▶ What is asked
Repeat exactly the stretch of lines from the line containing "upper_shell();" through the line containing "for node in", both included, and nothing else.

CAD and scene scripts
========

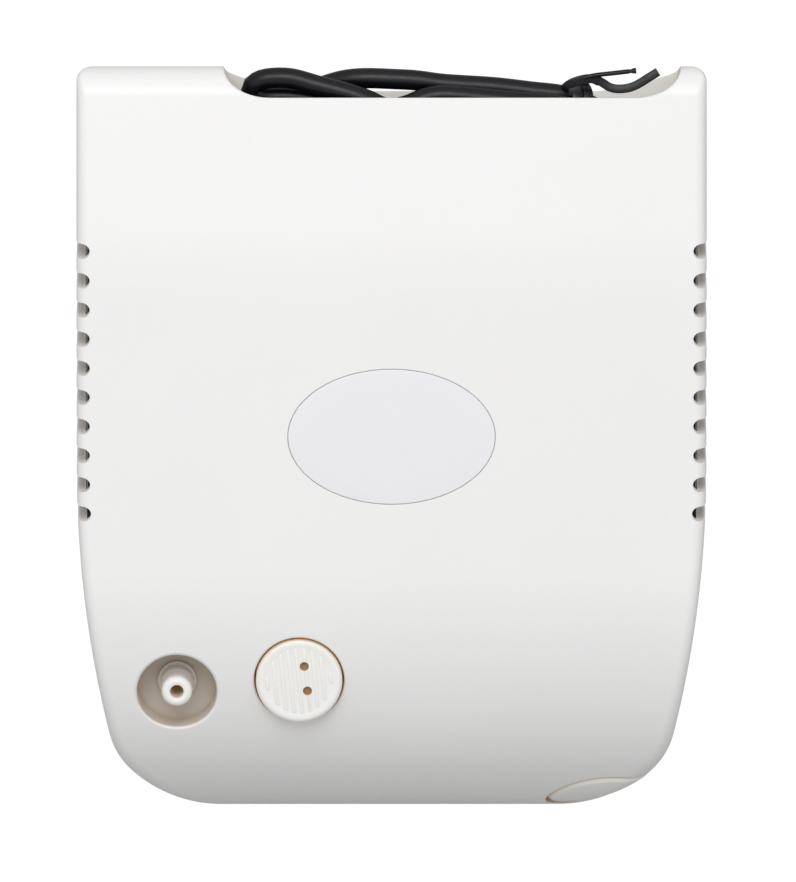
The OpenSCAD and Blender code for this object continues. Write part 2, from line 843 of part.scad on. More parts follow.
module head_screws() {
    color("silver") for (x = [-1, 1], y = [-1, 1])
        translate([bore_x + x * head_bolt, shaft_y + y * head_bolt, 0]) {
            translate([0, 0, deck_z - 12]) cylinder(r = 1.5, h = head_top - deck_z + 12.5);
            translate([0, 0, head_top + 0.02]) cylinder(r = 2.8, h = 2);
        }
}

module connecting_rod() {
    color("silver") difference() {
        union() {
            along_x(bore_x - 3, shaft_y, pin_z) cylinder(r = 12.2, h = 6);
            box([bore_x - 2.5, shaft_y - 4, pin_z + 8], [bore_x + 2.5, shaft_y + 4, crown_z + 1]);
            translate([bore_x, shaft_y, crown_z]) cylinder(r = 12, h = 3);
        }
        along_x(bore_x - 5, shaft_y, pin_z) cylinder(r = 9.5 + fit, h = 10);
        translate([bore_x, shaft_y, crown_z - 8]) cylinder(r = 1.52, h = 14);
    }
}

module crank_bearing() {
    color("silver") along_x(bore_x - 3, shaft_y, pin_z) tube(9.5, 3 + fit, 6);
}

module piston_cup() {
    color("dimgray") translate([bore_x, shaft_y, crown_z + 3.01]) difference() {
        rotate_extrude() polygon([
            [0, 0], [13.6, 0], [bore_r - 0.05, 1.2], [bore_r - 0.05, 3], [bore_r - 0.6, 3],
            [bore_r - 0.9, 1.4], [13.2, 0.8], [0, 0.8]
        ]);
        translate([0, 0, -1]) cylinder(r = 1.6, h = 4);
    }
}

module cup_retainer() {
    color("silver") translate([bore_x, shaft_y, crown_z + 3.83]) difference() {
        cylinder(r = 12.2, h = 1.6);
        translate([0, 0, -1]) cylinder(r = 1.6, h = 4);
        translate([0, 0, 0.5]) cylinder(r1 = 1.6, r2 = 2.72, h = 1.12);
    }
}

module retainer_screw() {
    color("silver") translate([bore_x, shaft_y, crown_z]) {
        translate([0, 0, -6]) cylinder(r = 1.5, h = 11);
        translate([0, 0, 4.36]) cylinder(r1 = 1.5, r2 = 2.58, h = 1.06);
    }
}

module crank_disc() {
    color("silver") difference() {
        union() {
            along_x(-16, shaft_y, shaft_z) cylinder(r = 9, h = 8);
            intersection() {
                along_x(-16, shaft_y, shaft_z) cylinder(r = 14, h = 5);
                box([-17, shaft_y - 14, shaft_z], [-5, shaft_y + 14, shaft_z + 15]);
            }
            along_x(bore_x - 4.5, shaft_y, pin_z) cylinder(r = 3, h = 9);
            along_x(-19.4, shaft_y, pin_z) cylinder(r = 4.5, h = 3.5);
        }
        along_x(-15, shaft_y, shaft_z) cylinder(r = shaft_r + fit, h = 10);
        translate([-11, shaft_y, shaft_z]) rotate([90, 0, 0]) cylinder(r = 1.52, h = 10);
    }
}

module crank_set_screw() {
    color("dimgray") translate([-11, shaft_y - shaft_r - 0.05, shaft_z]) rotate([90, 0, 0])
        cylinder(r = 1.5, h = 5.5);
}

// ---- motor ----

module motor_shaft() {
    color("silver") along_x(-14.9, shaft_y, shaft_z) cylinder(r = shaft_r, h = 75.9);
}

module rotor_core() {
    color("gray") along_x(stack_x0 + 0.5, shaft_y, shaft_z) tube(rotor_diameter / 2, shaft_r + fit, 25);
}

module rotor_end_rings() {
    color("silver") {
        along_x(stack_x0 - 1.6, shaft_y, shaft_z) tube(14, 8.5, 2.09);
        along_x(stack_x1 - 0.49, shaft_y, shaft_z) tube(14, 8.5, 2.09);
    }
}

module at_shade(a) {
    translate([0, shaft_y + shade_r * cos(a), shaft_z + shade_r * sin(a)]) rotate([0, 90, 0]) children();
}

module stator_core() {
    rotor_hole = rotor_diameter / 2 + air_gap;
    color("gray") difference() {
        union() {
            box([stack_x0, shaft_y - core_half, shaft_z - core_half],
                [stack_x1, shaft_y + core_half, shaft_z + core_half]);
            for (z = [shaft_z - core_half, shaft_z + core_half - 10])
                box([stack_x0, shaft_y, z], [stack_x1, yoke_y1, z + 10]);
            box([stack_x0, yoke_y0, shaft_z - 14], [stack_x1, yoke_y1, shaft_z + 14]);
        }
        along_x(stack_x0 - 1, shaft_y, shaft_z) cylinder(r = rotor_hole, h = 30);
        for (p = motor_bolt_places)
            along_x(stack_x0 - 1, p.x, p.y) cylinder(r = 2.1, h = 30);
        for (a = shade_angles)
            at_shade(a) translate([0, 0, stack_x0 - 1]) cylinder(r = 1.25, h = 30);
    }
}

module shading_rings() {
    bar_r = 1.2;
    bar_length = stack_x1 - stack_x0 + 2.8;
    color("darkorange") for (pair = [0, 2]) {
        for (a = [shade_angles[pair], shade_angles[pair + 1]])
            at_shade(a) translate([0, 0, stack_x0 - 1.4]) cylinder(r = bar_r, h = bar_length);
        for (x = [stack_x0 - 1.4, stack_x1 + 0.1])
            shading_link(shade_angles[pair], shade_angles[pair + 1], x);
    }
}

module shading_link(a0, a1, x) {
    mid = (a0 + a1) / 2;
    half = shade_r * sin((a1 - a0) / 2);
    reach = shade_r * cos((a1 - a0) / 2);
    translate([x, shaft_y + reach * cos(mid), shaft_z + reach * sin(mid)]) rotate([mid, 0, 0])
        translate([0, -0.6, -half]) cube([1.3, 1.2, 2 * half]);
}

module coil_bobbin() {
    color("whitesmoke") translate([21, 43, 0]) difference() {
        union() {
            bar(rounded_rect(28, 12, 1), shaft_z - 11.8, shaft_z + 11.8);
            bar(rounded_rect(40, 25, 2), shaft_z - 11.8, shaft_z - 10.4);
            bar(rounded_rect(40, 25, 2), shaft_z + 10.4, shaft_z + 11.8);
        }
        box([-13.05, -5.05, 0], [13.05, 5.05, 80]);
    }
}

module coil_winding() {
    color("peru") translate([21, 43, 0]) difference() {
        bar(rounded_rect(38, 23, 5), shaft_z - 10.38, shaft_z + 10.38);
        box([-14.02, -6.02, 0], [14.02, 6.02, 80]);
    }
}

module bearing_bracket(x, hub_x) {
    color("silver") difference() {
        union() {
            box([x, shaft_y - core_half + 2, shaft_z - 7], [x + 3, shaft_y + core_half - 2, shaft_z + 7]);
            for (p = motor_bolt_places)
                along_x(x, p.x, p.y) cylinder(r = 4.4, h = 3);
            for (reach = [-17, 17])
                box([x, shaft_y + reach - 3, shaft_z - max(0, reach)],
                    [x + 3, shaft_y + reach + 3, shaft_z - min(0, reach)]);
            along_x(hub_x, shaft_y, shaft_z) cylinder(r = 12, h = 7);
        }
        along_x(hub_x - 1, shaft_y, shaft_z) cylinder(r = 9.5 + fit, h = 9);
        for (p = motor_bolt_places)
            along_x(x - 1, p.x, p.y) cylinder(r = 2.1, h = 5);
    }
}

module bracket_spacers(x) {
    color("silver") for (p = motor_bolt_places)
        along_x(x, p.x, p.y) tube(3.6, 2.1, 2.99);
}

module drive_end_bracket() {
    bearing_bracket(stack_x0 - 6, stack_x0 - 10);
    bracket_spacers(stack_x0 - 3);
}

module fan_end_bracket() {
    bearing_bracket(stack_x1 + 3, stack_x1 + 3);
    bracket_spacers(stack_x1 + 0.01);
}

module motor_bearings() {
    color("gainsboro") {
        along_x(stack_x0 - 9.5, shaft_y, shaft_z) tube(9.5, shaft_r + fit, 6);
        along_x(stack_x1 + 3.5, shaft_y, shaft_z) tube(9.5, shaft_r + fit, 6);
    }
}

module motor_bolts() {
    color("silver") for (p = motor_bolt_places)
        translate([0, p.x, p.y]) {
            along_x(-0.6, 0, 0) cylinder(r = 2, h = stack_x1 + 7);
            along_x(stack_x1 + 6.02, 0, 0) cylinder(r = 3.5, h = 2.6);
            along_x(-0.2, 0, 0) difference() {
                cylinder(r = 3.9, h = 2.15, $fn = 6);
                translate([0, 0, -1]) cylinder(r = 2.02, h = 5);
            }
        }
}

module cooling_fan() {
    fan_r = 26;
    color("whitesmoke") along_x(50, shaft_y, shaft_z) difference() {
        union() {
            cylinder(r = 8, h = 9.5);
            for (i = [0:fan_blades - 1])
                rotate([0, 0, 360 * i / fan_blades]) translate([7, 0, 4.75]) rotate([32, 0, 0])
                    translate([0, -0.6, -4]) cube([fan_r - 7.4, 1.2, 8]);
        }
        translate([0, 0, -1]) cylinder(r = shaft_r + fit, h = 20);
    }
}

module thermal_cutout() {
    color("black") {
        box([13, 54.6, 34], [27, 58, 42]);
        for (x = [16, 23])
            box([x, 55.9, 41.9], [x + 1.2, 56.7, 47]);
    }
}

// ---- hoses and wires ----

// Path that leaves one spigot along d0 and runs onto another against d1
function hose_path(from, d0, pull0, to, d1, pull1, n) =
    let (a = from + d0 * spigot_grip, b = to + d1 * spigot_grip * 1.2)
    concat([from], bezier(a, a + d0 * pull0, b + d1 * pull1, b, n), [to]);

module intake_hose() {
    path = hose_path(intake_from, -port_axis, 26, intake_to, [0, -1, 0], 4, 20);
    color("lightgray") swept(path, 4, hose_bore, 14, [1, 0, 0]);
}

module outlet_hose() {
    path = hose_path(outlet_from, -port_axis, 22, outlet_to, [-1, 0, 0], 22, 24);
    color("lightgray") swept(path, 3.8, hose_bore, 14, [1, 0, 0]);
}

module hose_clips() {
    color("silver") {
        at_cap() translate([0, 0, -29]) tube(4.9, 4.05, 3);
        at_well() translate([0, 0, -24.5]) tube(4.7, 3.85, 3);
        translate([bore_x, intake_to.y - 4, intake_to.z]) rotate([90, 0, 0]) tube(4.9, 4.05, 3);
        along_x(outlet_to.x - 7, outlet_to.y, outlet_to.z) tube(4.7, 3.85, 3);
    }
}

module mains_wires() {
    wire_r = 1.1;
    start = bushing_at + [0, -7.5, 0];
    floor_run = [70, -6, 14];
    away = cross(button_side, button_out);
    color("lightgray") {
        for (side = [-1, 1]) {
            offset = [side * 1.5, 0, 0];
            from = start + offset;
            low = floor_run + offset;
            tip = button_at - button_out * 33 - away * (4 * side);
            leg = bezier(from, from + [4, -22, -14], low + [0, 26, 2], low, 12);
            rise = bezier(low, low + [0, -26, -2], tip - button_out * 24, tip - button_out * 4.2, 12);
            swept(concat(leg, [for (i = [1:12]) rise[i]]), wire_r, 0, 8);
        }
        lead = bezier(start + [0, 0, -3], start + [0, -8, -10], [44, 57, 62], [38, 50, 51.3], 10);
        swept(lead, wire_r, 0, 8);
    }
}

upper_shell();
lower_shell();
rubber_feet();
case_screws();
oval_badge();
air_outlet_nozzle();
outlet_seal();
outlet_nut();
filter_cap();
filter_element();
filter_socket();
power_button();
switch_bracket();
switch_body();
switch_plunger();
switch_terminals();
power_cord();
cord_bushing();
cord_tie();
plug_body();
plug_pins();
pump_base();
rubber_mounts();
mount_screws();
crankcase();
crankcase_screws();
cylinder_sleeve();
valve_plate();
intake_reed();
exhaust_reed();
head_gasket();
cylinder_head();
head_screws();
connecting_rod();
crank_bearing();
piston_cup();
cup_retainer();
retainer_screw();
crank_disc();
crank_set_screw();
motor_shaft();
rotor_core();
rotor_end_rings();
stator_core();
shading_rings();
coil_bobbin();
coil_winding();
drive_end_bracket();
fan_end_bracket();
motor_bearings();
motor_bolts();
cooling_fan();
thermal_cutout();
intake_hose();
outlet_hose();
hose_clips();
mains_wires();
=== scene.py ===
import json
import math

import bmesh
import bpy
import numpy as np
from mathutils import Matrix, Vector


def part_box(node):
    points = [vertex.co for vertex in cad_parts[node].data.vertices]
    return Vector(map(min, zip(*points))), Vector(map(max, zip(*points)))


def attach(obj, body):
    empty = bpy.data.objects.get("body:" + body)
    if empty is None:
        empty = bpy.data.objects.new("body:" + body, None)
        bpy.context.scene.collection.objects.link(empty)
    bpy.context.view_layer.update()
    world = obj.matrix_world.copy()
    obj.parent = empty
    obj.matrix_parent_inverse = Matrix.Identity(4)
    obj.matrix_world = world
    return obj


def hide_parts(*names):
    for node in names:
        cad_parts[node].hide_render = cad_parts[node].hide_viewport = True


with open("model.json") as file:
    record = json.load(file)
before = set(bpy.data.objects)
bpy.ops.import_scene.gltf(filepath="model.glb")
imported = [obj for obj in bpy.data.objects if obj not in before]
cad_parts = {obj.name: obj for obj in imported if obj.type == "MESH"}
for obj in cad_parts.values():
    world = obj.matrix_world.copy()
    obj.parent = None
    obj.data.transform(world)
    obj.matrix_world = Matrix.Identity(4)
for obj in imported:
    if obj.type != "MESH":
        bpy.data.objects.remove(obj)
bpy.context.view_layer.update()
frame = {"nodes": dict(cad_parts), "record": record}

# A tabletop nebulizer seen from straight above. Shapes are worked out in millimetres in the CAD
# frame (+Z up, front towards -Y) and written to the meshes in metres.
MM = 0.001

# ---------------------------------------------------------------- case dimensions

shell_low, shell_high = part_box("upper_shell")
HALF_W = shell_high.x / MM
Y_REAR = shell_high.y / MM
Y_FRONT = shell_low.y / MM
TOP_Z = shell_high.z / MM
PARTING_Z = shell_low.z / MM
BASE_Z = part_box("lower_shell")[0].z / MM
WALL = 2.4

# Plan outline: straight sides, a long side arc, a blend arc and the front corner arc
SIDE_R = 300
SIDE_BEND_Y = -8
BLEND_R = 20
CORNER_R = 35
CORNER_X = HALF_W - 38
CORNER_Y = Y_FRONT + CORNER_R
REAR_CORNER_R = 4
SHARPEST_R = 0.1

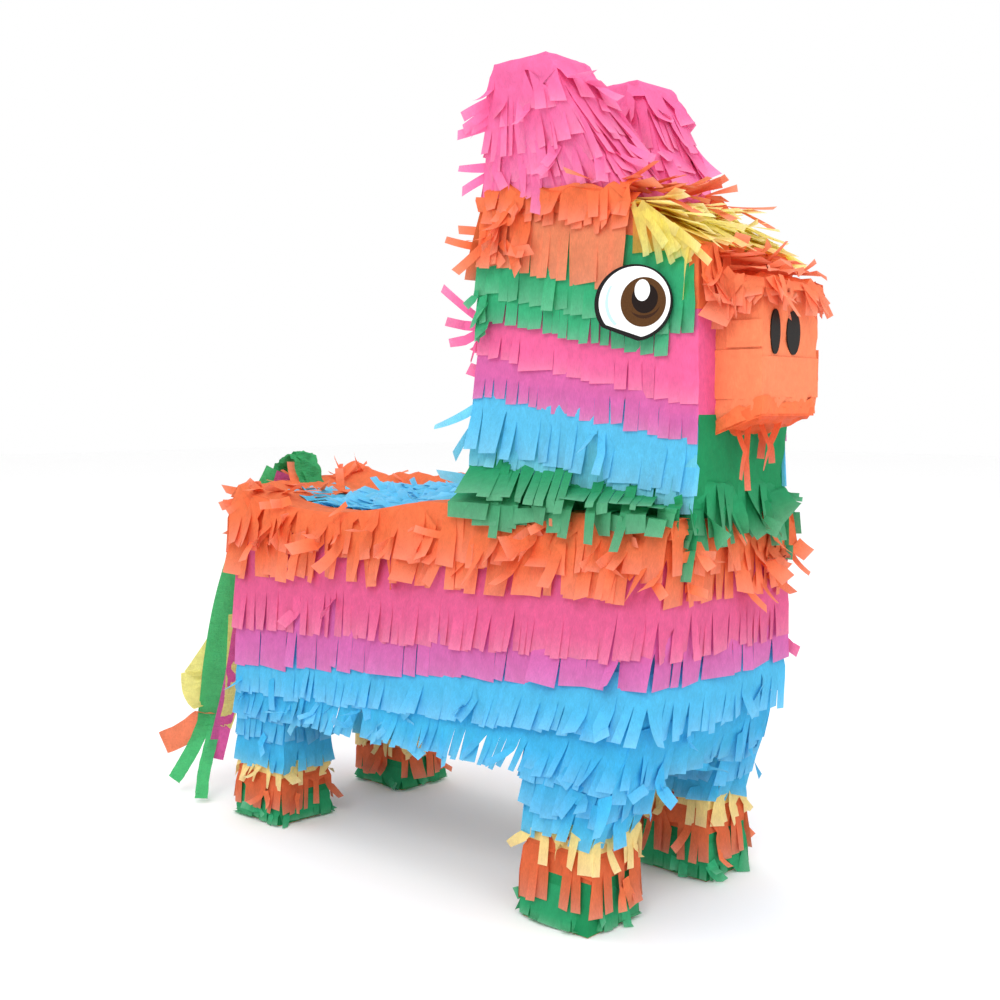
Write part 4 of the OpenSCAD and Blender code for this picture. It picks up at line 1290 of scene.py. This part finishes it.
for i, (name, (colour, routes)) in enumerate(TAILS.items()):
    p = Paper(60 + i)
    for route, width, start, end in routes:
        streamer(p, route, width, colour, start, end)
    o = p.make("tail_crepe_" + name, ["tail_" + name], material=CREPE, slot="crepe_" + name, body=None)
    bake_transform(o)

p = Paper(70)
ROOT = [(-144, 0, 191), (-150, 0, 200), (-156, 1, 211), (-162, 1, 215), (-170, 0, 211), (-176, -1, 205),
        (-178, -2, 200)]
for dy, dz, width in ((-3, 0, 13), (4, 0.8, 12), (0, 1.8, 10)):
    streamer(p, [(x, y + dy, z + dz) for x, y, z in ROOT], width, CREPE_GREEN.lerp(DARK_GREEN, 0.35),
             (0, 1, 0), ripple=1.4)
p.make("tail_loop_green", ["tail_root"], material=CREPE, slot="crepe_green")

# ---------------------------------------------------------------- the CAD parts that show

for name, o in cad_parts.items():
    black = name.startswith("nostril")
    o.data.materials.clear()
    o.data.materials.append(BLACK if black else KRAFT)

# ---------------------------------------------------------------- stage, light and camera

mesh = bpy.data.meshes.new("floor")
mesh.from_pydata([(-6, -6, 0), (6, -6, 0), (6, 6, 0), (-6, 6, 0)], [], [(0, 1, 2, 3)])
mesh.materials.append(pale_floor())
put(mesh, "floor")

world = bpy.data.worlds.new("studio")
world.use_nodes = True
world.node_tree.nodes["Background"].inputs["Color"].default_value = (1, 1, 1, 1)
world.node_tree.nodes["Background"].inputs["Strength"].default_value = 1.0
bpy.context.scene.world = world


def area(name, place, size, power):
    light = bpy.data.lights.new(name, "AREA")
    light.shape = "DISK"
    light.size = size
    light.energy = power
    target = Vector((0, 0, 0.2))
    o = put(light, name)
    o.location = place
    o.rotation_euler = (target - Vector(place)).to_track_quat("-Z", "Y").to_euler()


area("key", (0.9, -1.5, 1.6), 1.2, 16)
area("fill", (1.9, 0.6, 1.2), 1.4, 6)
area("top", (-0.3, -0.2, 2.2), 1.6, 8)

camera = bpy.data.cameras.new("camera")
camera.lens = 45.94
camera.sensor_width = 36
eye = put(camera, "camera")
eye.location = (0.498, -0.514, 0.245)
eye.rotation_euler = (math.radians(85.88), 0, math.radians(43.1))
bpy.context.scene.camera = eye
bpy.context.scene.view_settings.view_transform = "Standard"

========

▶ Response to this exercise
upper_shell();
lower_shell();
rubber_feet();
case_screws();
oval_badge();
air_outlet_nozzle();
outlet_seal();
outlet_nut();
filter_cap();
filter_element();
filter_socket();
power_button();
switch_bracket();
switch_body();
switch_plunger();
switch_terminals();
power_cord();
cord_bushing();
cord_tie();
plug_body();
plug_pins();
pump_base();
rubber_mounts();
mount_screws();
crankcase();
crankcase_screws();
cylinder_sleeve();
valve_plate();
intake_reed();
exhaust_reed();
head_gasket();
cylinder_head();
head_screws();
connecting_rod();
crank_bearing();
piston_cup();
cup_retainer();
retainer_screw();
crank_disc();
crank_set_screw();
motor_shaft();
rotor_core();
rotor_end_rings();
stator_core();
shading_rings();
coil_bobbin();
coil_winding();
drive_end_bracket();
fan_end_bracket();
motor_bearings();
motor_bolts();
cooling_fan();
thermal_cutout();
intake_hose();
outlet_hose();
hose_clips();
mains_wires();
=== scene.py ===
import json
import math

import bmesh
import bpy
import numpy as np
from mathutils import Matrix, Vector


def part_box(node):
    points = [vertex.co for vertex in cad_parts[node].data.vertices]
    return Vector(map(min, zip(*points))), Vector(map(max, zip(*points)))


def attach(obj, body):
    empty = bpy.data.objects.get("body:" + body)
    if empty is None:
        empty = bpy.data.objects.new("body:" + body, None)
        bpy.context.scene.collection.objects.link(empty)
    bpy.context.view_layer.update()
    world = obj.matrix_world.copy()
    obj.parent = empty
    obj.matrix_parent_inverse = Matrix.Identity(4)
    obj.matrix_world = world
    return obj


def hide_parts(*names):
    for node in names:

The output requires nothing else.